Souls in deadly sin look to nothing but how they might find nourishment in the earth. Their appetite is insatiable, but they are never satisfied. They are insatiable and insupportable to their very selves. But it is quite fitting that they should be forever restless, because they have set their desire and will on what will give them nothing but emptiness.
This is why they can never be satisfied: They are always hankering after what is finite. But they are infinite in the sense that they will never cease to be, even though because of their deadly sin they have ceased to be in grace. People have been set above all other created things, not created things above people, nor can people be satisfied or content except in what is greater than they.

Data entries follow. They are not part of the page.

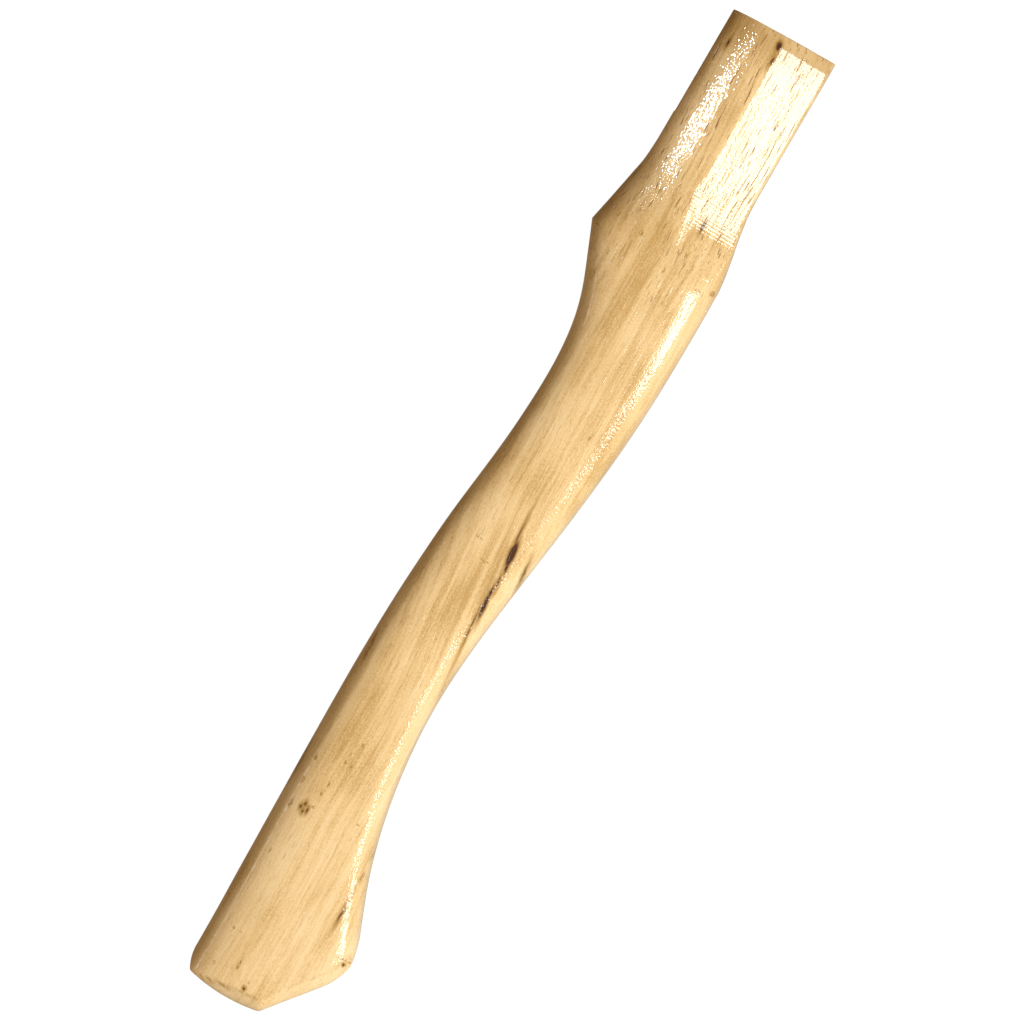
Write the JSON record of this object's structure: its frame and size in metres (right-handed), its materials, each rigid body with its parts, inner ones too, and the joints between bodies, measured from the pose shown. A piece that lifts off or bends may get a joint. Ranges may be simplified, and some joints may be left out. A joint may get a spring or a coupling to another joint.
{
  "type": "carving hatchet handle",
  "caption": "Bare wooden handle for a carving hatchet: straight sawn tongue, peaked shoulder, curved grip and flared, bevelled butt.",
  "frame": {"origin": "centre line of the tongue where the hatchet head seats", "axes": "+X along the tongue towards the head, +Y to the back (the poll side), +Z through the thickness"},
  "size_m": [0.3556, 0.0541, 0.0238],
  "materials": {
    "hickory": "clear gloss lacquer over fine straight grain"
  },
  "bodies": {
    "root": {"handle": "hickory"}
  },
  "joints": []
}
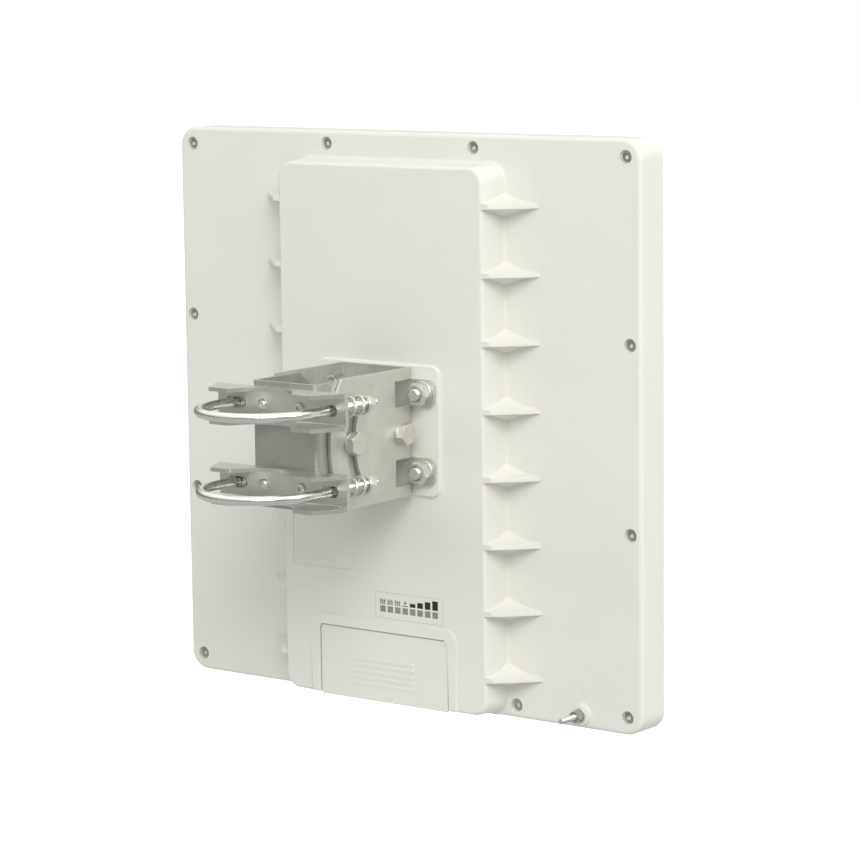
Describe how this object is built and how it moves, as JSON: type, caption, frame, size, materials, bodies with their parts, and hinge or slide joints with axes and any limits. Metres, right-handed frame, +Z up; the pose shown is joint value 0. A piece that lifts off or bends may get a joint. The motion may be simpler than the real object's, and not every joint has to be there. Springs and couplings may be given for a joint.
{
  "type": "outdoor wireless bridge",
  "caption": "Square flat-panel outdoor wireless bridge with a ribbed rear hump, on a two-channel tilting bracket with spring-loaded U-bolt pole clamps.",
  "frame": {"origin": "on the pole's axis, halfway between the two clamps", "axes": "+Z up along the pole, +Y out of the antenna's face, away from the pole; +X to the right when the back is viewed"},
  "size_m": [0.371, 0.2092, 0.371],
  "materials": {
    "painted_body": "matte",
    "radome_plastic": "matte",
    "door_plastic": "matte",
    "seal_rubber": "matte",
    "thermal_foam": "matte",
    "galvanised_sheet": "satin",
    "satin_sheet": "satin",
    "polished_rod": "polished",
    "spring_wire": "gloss",
    "zinc_fastener": "satin",
    "sheet_aluminium": "satin",
    "shield_tin": "satin",
    "circuit_board": "satin",
    "copper_foil": "satin",
    "white_nylon": "satin",
    "label_film": "satin",
    "light_pipe": "gloss",
    "led_resin": "gloss"
  },
  "bodies": {
    "mast_side": {"mast_bracket": "galvanised_sheet", "upper_saddle": "satin_sheet", "lower_saddle": "satin_sheet", "saddle_screws": "zinc_fastener", "saddle_nuts": "zinc_fastener", "pivot_bolt": "zinc_fastener", "pivot_washers": "zinc_fastener", "pivot_nut": "zinc_fastener", "lock_bolt": "zinc_fastener", "lock_washers": "zinc_fastener", "lock_nut": "zinc_fastener", "leg_washers": "zinc_fastener", "upper_springs": "spring_wire", "lower_springs": "spring_wire"},
    "antenna": {"rear_housing": "painted_body", "hump_cover": "painted_body", "cable_bay": "painted_body", "flank_gussets": "painted_body", "radome": "radome_plastic", "housing_gasket": "seal_rubber", "housing_screws": "zinc_fastener", "reflector_plate": "sheet_aluminium", "array_board": "circuit_board", "array_patches": "copper_foil", "array_spacers": "white_nylon", "array_screws": "zinc_fastener", "feed_pins": "copper_foil", "radio_board": "circuit_board", "board_screws": "zinc_fastener", "rf_shield": "shield_tin", "heat_spreader": "sheet_aluminium", "thermal_pad": "thermal_foam", "ethernet_jack": "shield_tin", "cable_grommet": "seal_rubber", "status_leds": "led_resin", "light_pipes": "light_pipe", "led_label": "label_film", "ground_stud": "zinc_fastener", "ground_washer": "zinc_fastener", "ground_nut": "zinc_fastener", "mounting_studs": "zinc_fastener", "stud_washers": "zinc_fastener", "stud_nuts": "zinc_fastener", "antenna_bracket": "galvanised_sheet"},
    "door": {"cable_door": "door_plastic"},
    "upper_clamp": {"upper_u_bolt": "polished_rod", "upper_leg_nuts": "zinc_fastener"},
    "lower_clamp": {"lower_u_bolt": "polished_rod", "lower_leg_nuts": "zinc_fastener"}
  },
  "joints": [
    {"name": "tilt", "type": "hinge", "parent": "mast_side", "child": "antenna", "pos_m": [0, 0.1123, 0], "axis": [1, 0, 0], "range_deg": [-25, 25]},
    {"name": "upper_clamp_slide", "type": "slide", "parent": "mast_side", "child": "upper_clamp", "axis": [0, 1, 0], "range_m": [-0.015, 0], "stiffness_N_per_m": 1500, "deforming": ["upper_springs"]},
    {"name": "lower_clamp_slide", "type": "slide", "parent": "mast_side", "child": "lower_clamp", "axis": [0, 1, 0], "range_m": [-0.015, 0], "stiffness_N_per_m": 1500, "deforming": ["lower_springs"]},
    {"name": "door_slide", "type": "slide", "parent": "antenna", "child": "door", "axis": [0, 0, -1], "range_m": [0, 0.045]}
  ]
}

But there is nothing greater than they except I myself, God eternal, and therefore only I can satisfy them.
(pp. 173-174)
{The soul} must serve and hope in me, or she will serve and hope in the world and herself. Insofar as she serves the world with a sensual service apart from me she is serving and loving her own selfish sensuality, hoping to find sensual pleasure and profit in this love and service. But because her hope is set on empty finite passing things, her hope will fail her and she will never, in effect, attain what she desires. So long as she hopes in herself and in the world she will not put her trust in me... But the soul who perfectly hopes in me and serves me with her whole heart and will must necessarily put no hope in herself or in the world or in her own weakness.